Das is mal ein Auto!
sag mal wie könnt ihr denn in der demo den bmw fahren?
ich kann das nicht
oder habt ihr euch nen mod geholt?
wenn ich auf blacklist gehe sehe ich nur ein video!


----------



## mr-tom (24. November 2005)

Ich glaub die Liste ist ein bisschen fehlerhaft.
Also ich hab bei mir (US Black Edition) keinen Porsche 911 GT2 und auch keinen Mercedes SL65 AMG und es fehlen zum Beispiel der Fiat Punto und der Vw Golf.


----------



## apollo (24. November 2005)

sowas blödes, in der Liste fehlt der Clio V6


----------



## ich98 (26. November 2005)

und ein Button:
[x] alle Porsche


----------



## SergantFoxx (7. Dezember 2005)

ich freu mich ernsthaft auf den porsche turbo 

Der hat viel power und einem allrad antrieb.....für viel fahrvergnügen

Nur finde ich schade , dass der Nissan Skyline R34 nicht mehr dabei ist  :-[
Ansonsten hat man eine grössere Fahrzeugauswahl als beim Vorgänger


----------



## IWatchedMyDreamsDie (7. Dezember 2005)

Hey, wo is der Punto?

Diesen hochgezüchteten Sportwagen alá Lamborghini und Porsche kann ich nichts abgewinnen und wenn ich einen Mercedes denk bekomm ich immer das   und denk an alte Leute mit Hut, die zwar 400PS unter der Haube haben aber mit 60km/h vor mit rumschleichen, weil sie nichts mehr sehen und nichts mehr hören   

Ansonsten: Auf den Lotus freu ich mich, der hat wenigstens soetwas wie "Design"!


----------



## Texer (9. Dezember 2005)

IWatchedMyDreamsDie am 07.12.2005 05:17 schrieb:
			
		

> Hey, wo is der Punto?
> 
> Diesen hochgezüchteten Sportwagen alá Lamborghini und Porsche kann ich nichts abgewinnen und wenn ich einen Mercedes denk bekomm ich immer das   und denk an alte Leute mit Hut, die zwar 400PS unter der Haube haben aber mit 60km/h vor mit rumschleichen, weil sie nichts mehr sehen und nichts mehr hören
> 
> Ansonsten: Auf den Lotus freu ich mich, der hat wenigstens soetwas wie "Design"!

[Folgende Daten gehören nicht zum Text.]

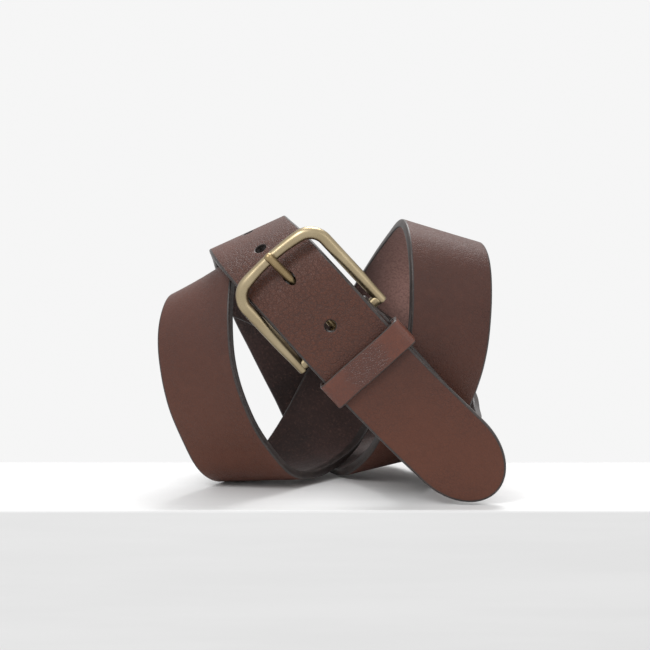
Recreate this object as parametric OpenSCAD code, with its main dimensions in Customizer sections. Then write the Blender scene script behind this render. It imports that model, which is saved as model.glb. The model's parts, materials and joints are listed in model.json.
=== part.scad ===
// Leather belt, coiled in three turns and buckled, standing on its bends.
// +Z up, the buckle faces -Y, the floor is z = 0, the origin is under the middle of the coil.

/* [Strap] */
// width of the strap, mm
strap_width = 38; // [30:0.5:40]
// thickness of the single ply, mm
strap_thick = 3.8; // [3:0.1:4.2]
// thickness of the skived turn round the heel bar, mm
skived_thick = 2.5; // [2:0.1:3]
// length of the turned back end behind the strap, mm
turn_back = 50; // [42:1:60]
// length of the rounded point, mm
tip_round = 27; // [20:1:34]

/* [Holes] */
// diameter of the punched holes, mm
hole_dia = 5; // [4:0.1:5.5]
// distance between two holes, mm
hole_pitch = 25.4; // [20:0.1:30]
// distance from the point to the first hole, mm
hole_first = 104.5; // [95:1:115]
// number of punched holes
hole_count = 5; // [3:1:5]

/* [Buckle] */
// thickness of the round bar of the frame, mm
bar_dia = 5; // [4:0.1:5.2]
// distance between the middles of the two side bars, mm
frame_width = 46; // [45.5:0.5:50]
// distance from the heel bar to the front bar, mm
frame_length = 45.5; // [43:0.5:48]
// radius of the front corners, middle of the bar, mm
corner_r = 9; // [6:0.5:11]
// tilt of the frame away from the strap, degrees
frame_tilt = 7; // [6:0.5:9]
// thickness of the prong, mm
prong_dia = 3.8; // [3:0.1:4]

/* [Keeper] */
// width of the loop along the strap, mm
keeper_width = 13; // [10:0.5:15]
// thickness of the loop leather, mm
keeper_thick = 1.8; // [1.4:0.1:2]
// distance from the heel bar to the middle of the loop, mm
keeper_at = 17.5; // [16:0.5:19]

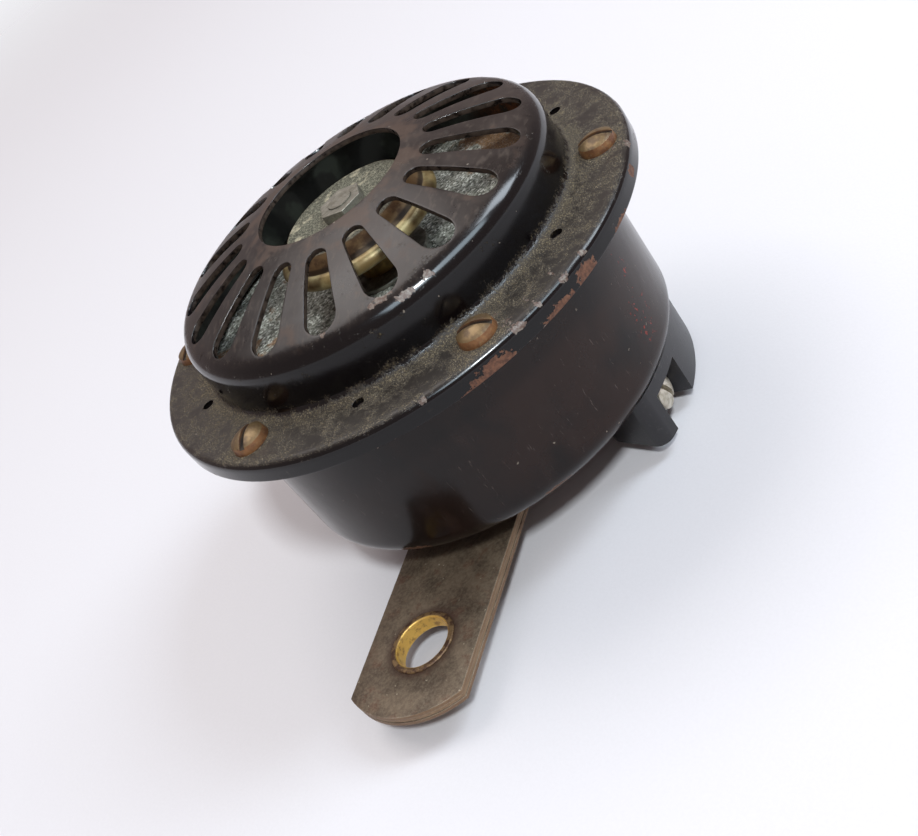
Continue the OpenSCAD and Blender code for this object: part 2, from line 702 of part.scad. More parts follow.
front_grille();
cover_screws();
front_gasket();
diaphragm();
rear_gasket();
tone_disc();
tone_disc_nut();
tone_disc_spacer();
diaphragm_washers();
centre_rod();
armature();
contact_pusher();
rear_case();
magnet_yoke();
magnet_core();
coil_bobbin();
coil_winding();
contact_stand();
stand_screw();
stack_insulators();
stack_screws();
blade_roots();
fixed_contact_arm();
fixed_contact();
moving_contact_blade();
moving_contact();
adjusting_screw();
adjuster_washer();
adjuster_bush();
spark_capacitor();
capacitor_clip();
clip_rivet();
terminal_block();
terminal_sheet();
terminal_insert();
terminal_bush();
terminal_screw();
terminal_washer();
block_rivets();
terminal_lead();
coil_lead();
capacitor_lead();
mounting_stud();
stud_spacer();
stud_washer();
stud_nut();
bracket_leaf_front();
bracket_leaf_middle();
bracket_leaf_rear();
bracket_eyelet();
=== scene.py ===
"""Looks of the electric alarm horn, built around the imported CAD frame.

Lengths named here are millimetres. "Horn coordinates" have their origin on the horn's axis, at
the top face of the grille's flange, with Z towards the grille; everything in Blender is in metres.
"""
import math

import bmesh
import bpy
import numpy as np
from mathutils import Matrix, Quaternion, Vector


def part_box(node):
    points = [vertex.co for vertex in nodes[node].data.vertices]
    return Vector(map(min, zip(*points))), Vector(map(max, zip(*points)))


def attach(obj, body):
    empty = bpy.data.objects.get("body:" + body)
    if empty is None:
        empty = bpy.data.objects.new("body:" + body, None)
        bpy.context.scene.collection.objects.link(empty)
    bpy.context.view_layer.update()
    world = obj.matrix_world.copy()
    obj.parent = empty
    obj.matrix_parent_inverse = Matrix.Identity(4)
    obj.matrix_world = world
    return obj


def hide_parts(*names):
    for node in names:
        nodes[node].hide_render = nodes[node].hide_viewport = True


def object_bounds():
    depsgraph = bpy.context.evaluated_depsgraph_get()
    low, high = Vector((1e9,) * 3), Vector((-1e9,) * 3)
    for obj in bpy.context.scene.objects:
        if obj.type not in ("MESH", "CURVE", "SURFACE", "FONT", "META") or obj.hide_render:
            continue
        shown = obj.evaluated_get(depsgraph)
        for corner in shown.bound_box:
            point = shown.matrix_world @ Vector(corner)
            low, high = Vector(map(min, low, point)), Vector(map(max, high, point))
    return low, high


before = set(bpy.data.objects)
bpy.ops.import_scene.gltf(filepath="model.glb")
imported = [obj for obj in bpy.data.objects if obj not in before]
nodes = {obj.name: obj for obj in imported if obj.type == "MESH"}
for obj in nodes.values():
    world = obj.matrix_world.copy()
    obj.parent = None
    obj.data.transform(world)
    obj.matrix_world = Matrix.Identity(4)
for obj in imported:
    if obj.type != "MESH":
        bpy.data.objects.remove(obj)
cad_low, cad_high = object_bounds()

MM = 0.001

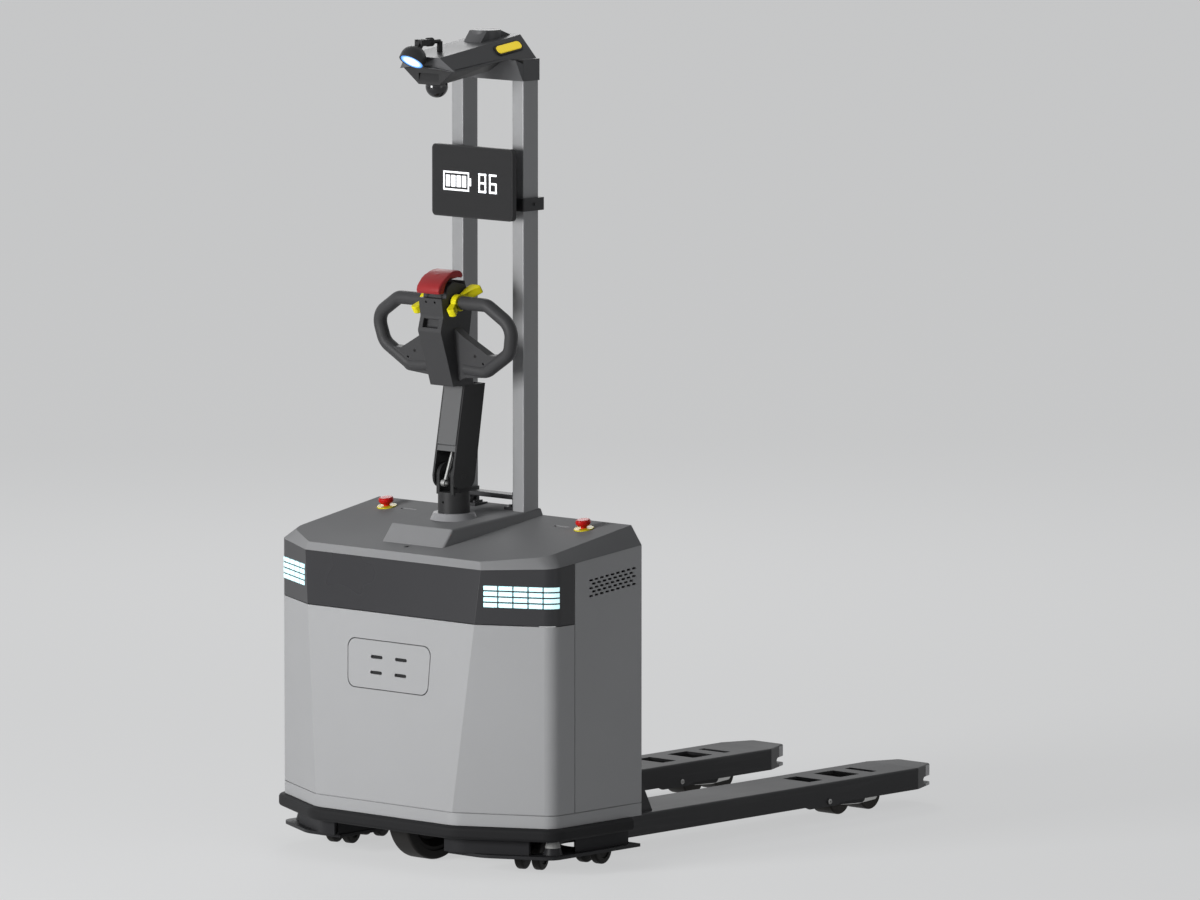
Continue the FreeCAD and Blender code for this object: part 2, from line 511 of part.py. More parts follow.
def mast():
    """Two rectangular tubes from the deck to the head, their brackets, bolts and crossbar."""
    foot_z = DECK_BOTTOM + DECK_THICKNESS
    tubes, pieces = [], [screen_clamp()]
    inner = POST_X - POST_WIDTH / 2
    y0, y1 = -POST_DEPTH + 2, -POST_BACK - 3
    z = console_top_z(-POST_DEPTH)
    shelf_z = console_top_z(TILLER_Y) - STEER_SHELF_DROP
    shelf = block(-inner - POST_WIDTH, inner + POST_WIDTH, TILLER_Y - 60, y1, shelf_z, shelf_z + 12)
    boss = rod(COLUMN_RADIUS + 12, V(0, TILLER_Y, shelf_z), V(0, TILLER_Y, shelf_z + 40))
    shelf = fuse(shelf, boss)
    for side in (-1, 1):
        tube = post_box(side, 0, foot_z, POST_TOP_Z)
        upright = [e for e in tube.Edges if e.BoundBox.ZLength > 100]
        tube = tube.makeFillet(3, upright).cut(post_box(side, -POST_WALL, 0, FAR))
        tubes.append(tube)
        shelf = shelf.cut(post_box(side, 0, 0, FAR))
        x0, x1 = sorted((side * inner, side * (inner - BRACKET)))
        leg = block(x0, x1, y0, y1, z - 8, z + 46)
        x0, x1 = sorted((side * inner, side * (inner - 34)))
        foot = block(x0, x1, y0, y1, z - 8, z + 8)
        pieces.append(fuse(leg, foot).cut(console_loft()))
        face = inner - BRACKET
        for y in (y0 + 12, y1 - 12):
            pieces.append(rod(4.5, V(side * face, y, z + 17), V(side * (face - 5), y, z + 17)))
            pieces.append(rod(5, V(side * (inner - 22), y, z + 8), V(side * (inner - 22), y, z + 13)))
    shelf = shelf.cut(rod(COLUMN_RADIUS + RUN_FIT, V(0, TILLER_Y, 0), V(0, TILLER_Y, FAR)))
    half = inner - BRACKET
    bar = block(-half, half, y0 + 2, y1 - 4, CROSSBAR_Z, CROSSBAR_Z + CROSSBAR_HEIGHT)
    bar = bar.makeFillet(3, [e for e in bar.Edges if e.BoundBox.XLength > 50])
    put("mast_posts", *tubes)
    put("mast_hardware", shelf, bar, *pieces)


def head_top_z(y):
    return HEAD_TOP_BACK_Z + HEAD_SLOPE * y


def hull_solid(faces):
    """Closed solid from flat faces given as lists of points; quads are split in two."""
    skins = []
    for points in faces:
        for i in range(1, len(points) - 1):
            skins.append(Part.Face(Part.makePolygon([points[0], points[i], points[i + 1], points[0]])))
    solid = Part.makeSolid(Part.makeShell(skins))
    if solid.Volume < 0:
        solid.reverse()
    return solid.removeSplitter()


def ring_hull(rings):
    """Closed solid through rings of points with as many points each, capped at both ends."""
    faces = [list(reversed(rings[0])), rings[-1]]
    for low, high in zip(rings, rings[1:]):
        count = len(low)
        for i in range(count):
            j = (i + 1) % count
            faces.append([low[i], low[j], high[j], high[i]])
    return hull_solid(faces)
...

Will nen 350Z, verdammt ... ich liebe dieses Teil, wer mal Probe gefahren ist, weiß was ich mein (in Verbindung mit Autobahn und Porsche *g*). Aber in diesem Teil hab ich den A4 weit oben.


----------



## Schlicki (12. Dezember 2005)

350 Z, MX 5 und der alte Audi Quattro wären fein.......


----------